Entries shown =
>> start

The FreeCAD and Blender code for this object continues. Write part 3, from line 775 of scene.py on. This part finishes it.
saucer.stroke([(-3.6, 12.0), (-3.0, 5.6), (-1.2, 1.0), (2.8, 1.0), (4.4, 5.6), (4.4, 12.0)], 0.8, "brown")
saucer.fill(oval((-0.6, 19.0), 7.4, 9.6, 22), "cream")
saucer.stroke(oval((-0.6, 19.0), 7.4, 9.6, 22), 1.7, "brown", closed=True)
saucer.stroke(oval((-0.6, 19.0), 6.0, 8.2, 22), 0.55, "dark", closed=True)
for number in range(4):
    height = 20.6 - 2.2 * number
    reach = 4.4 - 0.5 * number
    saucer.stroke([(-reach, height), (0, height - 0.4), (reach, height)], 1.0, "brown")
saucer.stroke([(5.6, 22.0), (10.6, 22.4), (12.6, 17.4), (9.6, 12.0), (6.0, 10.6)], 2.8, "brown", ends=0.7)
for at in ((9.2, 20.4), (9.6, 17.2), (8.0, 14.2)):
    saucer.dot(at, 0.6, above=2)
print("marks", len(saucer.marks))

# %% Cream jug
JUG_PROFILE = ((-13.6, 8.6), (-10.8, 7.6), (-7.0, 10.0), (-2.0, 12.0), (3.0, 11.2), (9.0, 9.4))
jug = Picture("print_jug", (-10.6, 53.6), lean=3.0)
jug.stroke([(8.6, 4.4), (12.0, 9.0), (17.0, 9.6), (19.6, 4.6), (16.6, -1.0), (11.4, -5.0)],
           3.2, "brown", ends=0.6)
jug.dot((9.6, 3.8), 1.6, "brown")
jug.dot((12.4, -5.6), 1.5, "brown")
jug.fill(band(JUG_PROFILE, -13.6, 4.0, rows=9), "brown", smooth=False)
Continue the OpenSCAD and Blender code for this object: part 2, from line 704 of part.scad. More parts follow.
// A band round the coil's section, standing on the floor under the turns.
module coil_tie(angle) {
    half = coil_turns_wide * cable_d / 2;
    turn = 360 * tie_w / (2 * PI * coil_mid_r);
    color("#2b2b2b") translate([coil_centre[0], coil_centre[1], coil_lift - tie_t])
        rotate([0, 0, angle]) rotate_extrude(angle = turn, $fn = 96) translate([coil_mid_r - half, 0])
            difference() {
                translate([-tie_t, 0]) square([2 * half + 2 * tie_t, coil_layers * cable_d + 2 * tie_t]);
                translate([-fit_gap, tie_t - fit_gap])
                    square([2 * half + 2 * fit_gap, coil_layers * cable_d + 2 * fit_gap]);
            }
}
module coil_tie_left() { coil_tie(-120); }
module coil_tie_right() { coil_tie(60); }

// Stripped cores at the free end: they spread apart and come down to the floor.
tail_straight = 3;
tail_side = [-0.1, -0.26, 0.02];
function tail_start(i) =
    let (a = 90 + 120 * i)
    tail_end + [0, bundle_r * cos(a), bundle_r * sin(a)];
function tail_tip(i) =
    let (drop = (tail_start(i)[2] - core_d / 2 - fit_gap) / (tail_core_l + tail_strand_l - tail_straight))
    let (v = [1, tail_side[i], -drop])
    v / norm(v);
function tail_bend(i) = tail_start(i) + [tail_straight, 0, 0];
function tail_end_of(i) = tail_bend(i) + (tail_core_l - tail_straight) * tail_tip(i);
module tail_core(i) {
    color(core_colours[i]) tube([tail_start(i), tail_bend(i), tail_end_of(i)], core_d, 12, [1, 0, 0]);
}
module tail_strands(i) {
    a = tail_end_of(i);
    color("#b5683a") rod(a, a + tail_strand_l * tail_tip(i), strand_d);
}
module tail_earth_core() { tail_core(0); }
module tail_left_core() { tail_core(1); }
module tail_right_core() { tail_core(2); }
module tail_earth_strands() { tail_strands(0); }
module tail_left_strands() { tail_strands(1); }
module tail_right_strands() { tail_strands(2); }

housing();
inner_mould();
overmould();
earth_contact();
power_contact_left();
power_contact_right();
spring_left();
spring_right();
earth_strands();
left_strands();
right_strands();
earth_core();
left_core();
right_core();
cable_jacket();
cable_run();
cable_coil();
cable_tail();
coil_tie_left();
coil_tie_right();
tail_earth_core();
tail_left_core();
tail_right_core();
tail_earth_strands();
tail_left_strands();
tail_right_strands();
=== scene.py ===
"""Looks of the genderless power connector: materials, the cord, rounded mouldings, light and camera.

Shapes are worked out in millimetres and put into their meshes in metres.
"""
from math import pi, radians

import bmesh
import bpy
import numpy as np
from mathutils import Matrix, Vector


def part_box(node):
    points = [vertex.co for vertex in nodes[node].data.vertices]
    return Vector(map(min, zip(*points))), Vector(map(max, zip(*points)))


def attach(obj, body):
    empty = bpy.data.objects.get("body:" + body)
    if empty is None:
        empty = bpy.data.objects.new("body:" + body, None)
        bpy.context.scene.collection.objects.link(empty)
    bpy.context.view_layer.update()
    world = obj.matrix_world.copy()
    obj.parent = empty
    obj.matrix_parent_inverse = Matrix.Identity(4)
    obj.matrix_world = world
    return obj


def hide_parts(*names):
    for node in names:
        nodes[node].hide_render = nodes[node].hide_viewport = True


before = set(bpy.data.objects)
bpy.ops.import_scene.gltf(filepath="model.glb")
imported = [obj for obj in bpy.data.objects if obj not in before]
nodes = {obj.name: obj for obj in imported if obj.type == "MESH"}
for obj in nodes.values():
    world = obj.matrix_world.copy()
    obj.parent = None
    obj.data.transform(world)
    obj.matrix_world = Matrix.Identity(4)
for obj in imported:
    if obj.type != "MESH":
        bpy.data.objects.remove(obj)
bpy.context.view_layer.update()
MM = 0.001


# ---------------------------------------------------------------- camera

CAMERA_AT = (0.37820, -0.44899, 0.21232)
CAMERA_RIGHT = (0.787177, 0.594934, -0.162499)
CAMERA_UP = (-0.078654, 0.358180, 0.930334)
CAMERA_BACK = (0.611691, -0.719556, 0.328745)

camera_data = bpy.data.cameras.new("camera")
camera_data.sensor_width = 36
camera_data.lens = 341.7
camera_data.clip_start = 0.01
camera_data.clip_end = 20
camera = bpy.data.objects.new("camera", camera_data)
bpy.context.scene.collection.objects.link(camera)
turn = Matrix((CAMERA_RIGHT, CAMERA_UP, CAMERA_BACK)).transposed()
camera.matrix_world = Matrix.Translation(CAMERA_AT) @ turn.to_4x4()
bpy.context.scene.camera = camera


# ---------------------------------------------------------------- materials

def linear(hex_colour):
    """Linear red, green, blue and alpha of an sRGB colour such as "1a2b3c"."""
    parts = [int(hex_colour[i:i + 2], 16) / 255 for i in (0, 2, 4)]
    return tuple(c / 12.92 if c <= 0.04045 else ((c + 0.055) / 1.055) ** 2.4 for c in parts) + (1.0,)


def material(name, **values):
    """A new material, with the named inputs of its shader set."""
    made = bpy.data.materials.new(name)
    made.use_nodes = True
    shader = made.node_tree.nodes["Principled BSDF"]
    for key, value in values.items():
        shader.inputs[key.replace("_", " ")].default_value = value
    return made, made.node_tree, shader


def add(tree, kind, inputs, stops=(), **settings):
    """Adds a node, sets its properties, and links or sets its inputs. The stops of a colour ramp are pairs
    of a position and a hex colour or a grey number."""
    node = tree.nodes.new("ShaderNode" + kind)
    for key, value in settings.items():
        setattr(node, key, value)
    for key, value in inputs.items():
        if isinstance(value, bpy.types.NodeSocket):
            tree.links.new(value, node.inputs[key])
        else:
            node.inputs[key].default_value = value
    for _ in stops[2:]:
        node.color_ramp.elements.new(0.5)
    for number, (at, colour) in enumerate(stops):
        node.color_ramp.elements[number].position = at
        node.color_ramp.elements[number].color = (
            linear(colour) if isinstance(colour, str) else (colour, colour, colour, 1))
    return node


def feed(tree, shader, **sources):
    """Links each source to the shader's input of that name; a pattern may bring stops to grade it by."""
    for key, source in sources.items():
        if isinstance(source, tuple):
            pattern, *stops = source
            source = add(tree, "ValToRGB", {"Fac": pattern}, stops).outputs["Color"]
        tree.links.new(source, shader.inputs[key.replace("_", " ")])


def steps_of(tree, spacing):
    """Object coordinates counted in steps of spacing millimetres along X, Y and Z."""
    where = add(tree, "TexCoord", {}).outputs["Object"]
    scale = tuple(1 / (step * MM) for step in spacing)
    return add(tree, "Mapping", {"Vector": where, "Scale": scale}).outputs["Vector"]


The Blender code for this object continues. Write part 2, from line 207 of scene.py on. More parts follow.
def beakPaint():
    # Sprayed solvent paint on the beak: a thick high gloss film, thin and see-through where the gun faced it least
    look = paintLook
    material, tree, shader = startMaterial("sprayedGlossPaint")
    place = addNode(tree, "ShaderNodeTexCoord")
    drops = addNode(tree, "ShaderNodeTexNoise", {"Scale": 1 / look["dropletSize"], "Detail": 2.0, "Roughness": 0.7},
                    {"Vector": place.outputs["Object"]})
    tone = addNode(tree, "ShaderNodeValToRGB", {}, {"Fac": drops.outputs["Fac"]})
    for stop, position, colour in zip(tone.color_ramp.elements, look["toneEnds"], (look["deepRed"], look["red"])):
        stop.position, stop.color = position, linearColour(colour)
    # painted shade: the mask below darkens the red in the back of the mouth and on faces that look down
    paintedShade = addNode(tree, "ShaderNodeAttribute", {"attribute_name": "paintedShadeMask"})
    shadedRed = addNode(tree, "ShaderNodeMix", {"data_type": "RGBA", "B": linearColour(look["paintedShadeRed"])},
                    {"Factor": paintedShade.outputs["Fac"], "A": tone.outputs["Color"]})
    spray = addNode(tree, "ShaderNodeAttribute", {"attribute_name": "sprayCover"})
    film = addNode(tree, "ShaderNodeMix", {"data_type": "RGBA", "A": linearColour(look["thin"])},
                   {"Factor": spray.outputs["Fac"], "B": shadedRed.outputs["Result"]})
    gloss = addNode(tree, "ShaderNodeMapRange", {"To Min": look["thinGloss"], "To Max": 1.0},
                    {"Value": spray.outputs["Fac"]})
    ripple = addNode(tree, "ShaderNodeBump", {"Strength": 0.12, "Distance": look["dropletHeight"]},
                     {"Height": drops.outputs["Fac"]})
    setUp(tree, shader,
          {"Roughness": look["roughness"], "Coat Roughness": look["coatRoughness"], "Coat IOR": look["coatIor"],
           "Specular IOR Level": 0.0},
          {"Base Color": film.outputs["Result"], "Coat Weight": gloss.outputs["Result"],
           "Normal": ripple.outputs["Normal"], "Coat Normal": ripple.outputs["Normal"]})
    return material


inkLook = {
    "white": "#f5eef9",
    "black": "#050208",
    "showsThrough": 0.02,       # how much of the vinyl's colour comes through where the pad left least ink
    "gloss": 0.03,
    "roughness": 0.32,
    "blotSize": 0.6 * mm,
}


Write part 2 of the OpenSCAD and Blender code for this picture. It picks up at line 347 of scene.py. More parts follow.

>> end

Goal of the exercise =
Write out again only the lines from the line containing "spring_left();" through the line containing "before = set(bpy.data.objects)", both included, exactly as they are.

Exercise response =
spring_left();
spring_right();
earth_strands();
left_strands();
right_strands();
earth_core();
left_core();
right_core();
cable_jacket();
cable_run();
cable_coil();
cable_tail();
coil_tie_left();
coil_tie_right();
tail_earth_core();
tail_left_core();
tail_right_core();
tail_earth_strands();
tail_left_strands();
tail_right_strands();
=== scene.py ===
"""Looks of the genderless power connector: materials, the cord, rounded mouldings, light and camera.

Shapes are worked out in millimetres and put into their meshes in metres.
"""
from math import pi, radians

import bmesh
import bpy
import numpy as np
from mathutils import Matrix, Vector


def part_box(node):
    points = [vertex.co for vertex in nodes[node].data.vertices]
    return Vector(map(min, zip(*points))), Vector(map(max, zip(*points)))


def attach(obj, body):
    empty = bpy.data.objects.get("body:" + body)
    if empty is None:
        empty = bpy.data.objects.new("body:" + body, None)
        bpy.context.scene.collection.objects.link(empty)
    bpy.context.view_layer.update()
    world = obj.matrix_world.copy()
    obj.parent = empty
    obj.matrix_parent_inverse = Matrix.Identity(4)
    obj.matrix_world = world
    return obj


def hide_parts(*names):
    for node in names:
        nodes[node].hide_render = nodes[node].hide_viewport = True


before = set(bpy.data.objects)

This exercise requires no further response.